Family seeks solace on trail

SEATTLE – Four days after two women were shot and killed on a Snohomish County trail, their family found solace in those same woods.

They couldn’t hike to Pinnacle Lake, where the bodies were found Tuesday, as they had wanted. That trail was closed Friday afternoon as investigators returned with dogs to search for clues.

Instead, they hiked the Boardman Lake trail just down the Mountain Loop Highway from where Mary Cooper, 56, and Susanna Stodden, 27, were last seen alive.

“It felt really important to go where we were afraid to go,” Elisa Stodden said.

The surviving family members, Elisa, 24, her sister, Joanna, 21, and the women’s father, David Stodden, met with reporters Friday night in the shade of a neighbor’s tree in Seattle’s Green Lake neighborhood.

With the father in the middle, the three held each other as they laughed and cried in front of the throng of cameras.

They remembered a wife and mother, daughter and sister.

These were women full of energy and joy, they said.

“Both Mary and Susanna were very special people and woke up every morning working to make the world a better place,” David Stodden said.

Cooper was an elementary school librarian. Stodden was an environmental educator who worked for the Audubon Society.

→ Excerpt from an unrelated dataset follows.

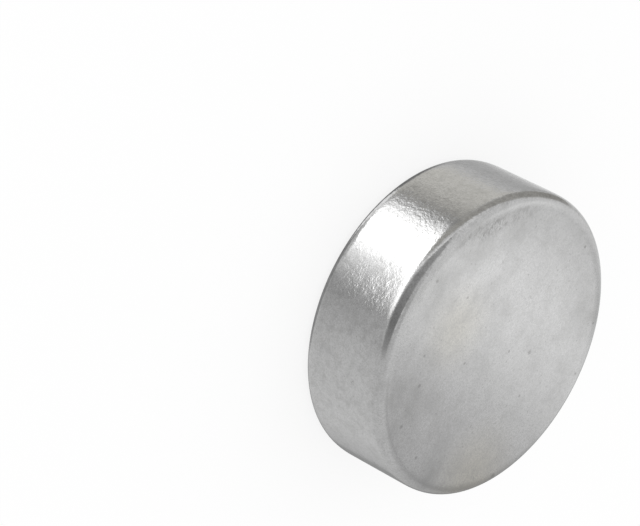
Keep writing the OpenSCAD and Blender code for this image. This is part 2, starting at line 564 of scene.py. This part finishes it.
def card_columns(stations, feather):
    """The stations with more filled in between, and one beyond each end, where the card has faded out."""
    first, last = stations[0], stations[-1]
    columns = [(first[0] - feather, *first[1:], 0)]
    for start, end in zip(stations, stations[1:]):
        count = max(1, round((end[0] - start[0]) / CARD_STEP))
        for i in range(count):
            columns.append((*(a + (b - a) * i / count for a, b in zip(start, end)), 1))
    columns.append((*last, 1))
    columns.append((last[0] + feather, *last[1:], 0))
    return columns


def add_card(name, distance, feather, tint, stations, middle):
    """A curved card that only reflections see, with edges that fade."""
    columns = card_columns(stations, feather)
    count = max(1, round(max(high - low for _, low, high, _ in stations) / CARD_STEP))
    points, faces, levels, covers = [], [], [], []
    for azimuth, low, high, level, cover in columns:
        heights = [(max(low - feather, LOWEST), 0)]
        heights += [(low + (high - low) * i / count, cover) for i in range(count + 1)]
        heights += [(high + feather, 0)]
        for elevation, share in heights:
            points.append(middle + toward(azimuth, elevation, distance))
            levels.append(level)
            covers.append(share)
    rows = len(points) // len(columns)
    for i in range(len(columns) - 1):
        for j in range(i * rows, i * rows + rows - 1):
            faces.append((j, j + rows, j + rows + 1, j + 1))
    mesh = bpy.data.meshes.new(name)
    mesh.from_pydata(points, [], faces)
    mesh.attributes.new("brightness", "FLOAT", "POINT").data.foreach_set("value", levels)
    mesh.attributes.new("cover", "FLOAT", "POINT").data.foreach_set("value", covers)
    mesh.materials.append(card_glow(name, tint))
    card = bpy.data.objects.new(name, mesh)
    bpy.context.scene.collection.objects.link(card)
    only_in_reflections(card)


def add_floor(colour):
    """A pale floor, which the camera sees nearly as plain white, with a faint shadow under the disc.

    The metal mirrors the white room in its place.
    """
    bpy.ops.object.select_all(action="DESELECT")
    bpy.ops.mesh.primitive_plane_add(size=FLOOR_SIZE, location=(0, 0, -FLOOR_DROP))
    floor = bpy.context.object
    floor.name = "floor"
    material, tree = new_material("plain_floor")
    to_camera = add_node(tree, "LightPath", output="Is Camera Ray")
    pale = add_node(tree, "BsdfDiffuse", {"Color": (*colour, 1)})
    white = add_node(tree, "Emission", {"Color": (1, 1, 1, 1), "Strength": 1.0})
    whiteness = add_node(tree, "Math", [to_camera, FLOOR_WHITENESS], operation="MULTIPLY")
    mixed = add_node(tree, "MixShader", [whiteness, pale, white])
    add_node(tree, "OutputMaterial", {"Surface": mixed})
    floor.data.materials.append(material)
    floor.visible_glossy = False
    floor.visible_shadow = False


def add_world():
    """A plain white room, which the metal mirrors a little darker, and darkest below the horizon."""
    scene = bpy.context.scene
    scene.world = bpy.data.worlds.new("white_room")
    scene.world.use_nodes = True
    tree = scene.world.node_tree
    tree.nodes.clear()
    direction = add_node(tree, "TexCoord", output="Generated")
    rise = add_node(tree, "SeparateXYZ", [direction], output="Z")
    mirrored = add_node(tree, "MapRange", [rise, *HORIZON, *MIRRORED_ROOM], **SMOOTH)
    glossy = add_node(tree, "LightPath", output="Is Glossy Ray")
    through = glossy.node.outputs["Is Transmission Ray"]
    reflected = add_node(tree, "Math", [glossy, through], operation="MAXIMUM")
    level = add_node(tree, "Mix", {"Factor": reflected, "A": 1.0, "B": mirrored})
    light = add_node(tree, "Background", {"Color": (1, 1, 1, 1), "Strength": level})
    add_node(tree, "OutputWorld", {"Surface": light})


def add_camera(studio, middle):
    data = bpy.data.cameras.new("camera")
    data.sensor_width = CAMERA_SENSOR
    data.lens = studio.camera_lens
    data.clip_start, data.clip_end = CAMERA_CLIP
    camera = bpy.data.objects.new("camera", data)
    bpy.context.scene.collection.objects.link(camera)
    bpy.context.scene.camera = camera
    elevation = math.degrees(studio.camera_elevation)
    camera.location = middle + toward(CAMERA_AZIMUTH, elevation, studio.camera_distance)
    aim = middle + Vector(studio.camera_aim)
    level = (aim - camera.location).to_track_quat("-Z", "Y")
    camera.rotation_mode = "QUATERNION"
    camera.rotation_quaternion = level @ Quaternion((0, 0, 1), -studio.camera_roll)


class MAGNET_OT_build_stage(bpy.types.Operator):
    """Sets up the floor, the white room, the light cards and the camera"""
    bl_idname = "magnet.build_stage"
    bl_label = "Build the stage"

    def execute(self, context):
        studio = context.scene.studio_settings
        middle = (cad_low + cad_high) / 2
        context.scene.view_settings.view_transform = "Standard"
        add_floor(studio.floor_colour)
        add_world()
        for name, (distance, feather, tint, stations) in CARDS.items():
            add_card(name, distance * MM, feather, tint, stations, middle)
        add_camera(studio, middle)
        return {"FINISHED"}


# ---------------------------------------------------------------- panel and registration

class MAGNET_PT_panel(bpy.types.Panel):
    """Lists the settings and the two steps"""
    bl_label = "Disc magnet"
    bl_idname = "MAGNET_PT_panel"
    bl_space_type = "VIEW_3D"
    bl_region_type = "UI"
    bl_category = "Disc magnet"

    def draw(self, context):
        for group in (context.scene.magnet_settings, context.scene.studio_settings):
            column = self.layout.column()
            for name in type(group).__annotations__:
                column.prop(group, name)
        for operator in OPERATORS:
            self.layout.operator(operator.bl_idname)


OPERATORS = (MAGNET_OT_build_disc, MAGNET_OT_build_stage)
CLASSES = (MagnetSettings, StudioSettings, *OPERATORS, MAGNET_PT_panel)


def register():
    for new_class in CLASSES:
        bpy.utils.register_class(new_class)
    bpy.types.Scene.magnet_settings = PointerProperty(type=MagnetSettings)
    bpy.types.Scene.studio_settings = PointerProperty(type=StudioSettings)


def unregister():
    del bpy.types.Scene.studio_settings
    del bpy.types.Scene.magnet_settings
    for new_class in reversed(CLASSES):
        bpy.utils.unregister_class(new_class)


def main():
    register()
    bpy.ops.magnet.build_disc()
    bpy.ops.magnet.build_stage()


if __name__ == "__main__":
    main()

In the two women’s memory, the family urged people to explore the outdoors and asked for love and support during the investigation.

Elisa Stodden said she believes the crime was a “freak accident.”

“They were women who really valued compassion and forgiveness over anger and hatred,” she said.

Mary Cooper had been especially happy Tuesday morning, her husband of 28 years remembered, because she had a rare opportunity to go hiking with Susanna.

While the daughter hiked almost weekly throughout the year, Cooper’s busy school schedule limited how often she could get out.

Their trip to Pinnacle Lakes was a precious opportunity, he said.

“I remember how happy she was,” he said.

Now, the family is surviving on the support they are getting from friends and loved ones.

He said 50 people are in the house at any one time, and he was struggling to find room for all the food people had brought by.

“We’ve been taking it one day at a time, just trying to feel my way through this,” he said.

At Alternative Elementary II School in Seattle’s Sand Point neighborhood, where Cooper was a librarian, teachers, students and parents sought comfort in the library Friday morning.

There, they said, Cooper touched thousands of lives.

They came to pull a book off the shelf, shed tears and share hugs in the librarian’s memory.

“We can’t walk through here without picturing Mary coming back to work on Monday,” school principal John Miner said. “It’s going to be a very long time before that expectation fades.

“It’s an enormously difficult thing to walk through school right now,” he continued. “Particularly in this classroom of hers, our library.”

Miner described Cooper as a teacher “beyond all others” who exemplified the very best of the profession.

At school, she inspired a love of reading in students, and as technology grew into an important resource, she became the school’s tech guru.

“She wore several hats,” Miner said. “But, you know, the hat she wore more often than any other was the hat with a great big smile on it and a warm heart that always embraced both children and adults here.”

Parent Kellie LaRue said it was hard to be in a bad mood around Cooper.

“She chose happiness in every moment,” LaRue said.

Joanna Jonientz-Clearbrook remembers Cooper from an earlier position she held teaching deaf students at Seattle’s View Ridge Elementary in the 1970s.

She said the deaf community was in shock at the death.

“My friends and I were using our pager to communicate with each other and talked about how wonderful she was and we’ll miss her dearly,” Jonientz-Clearbrook wrote in an e-mail.

Miner said Cooper continued to use sign language to work with autistic students at AEII.

“It is so tragic that a loving mother and daughter can’t go for a walk in the woods unharmed,” Miner said. “It is something that is senseless and that none of us can understand at this point.”

Next week, the school will have grief counselors available for children and staff, Seattle school district spokeswoman Patti Spencer said.

Counselors likely will be called back in the fall, when all staff and students return from summer break, Miner said.

Joanna Stodden had a message for her mother’s students, a way to remember her.

“Go check out a book and read,” she said.

There was talk of more tangible memorials, too: trees to be planted in front of the school, or perhaps an invitation to students to return in the fall with a book in hand to give to the library.

A makeshift memorial on the school steps grew Friday, with people dropping off flowers, plants and handwritten notes.

One person left a copy of Shel Silverstein’s children’s classic, “The Giving Tree.”

Near the book, a personal note, written in crayon and pencil, was signed by a child named Bridget.

“Mary was the best librarian,” the note said. “She was very nice. I loved her. She always made me feel good. She helped me when I needed her. I will always think of you, Mary.

“I am so sad. You are the best, Mary,” the note concluded.

Next to the note was a drawing of a crying girl.

With it was a single-word message: “Me.”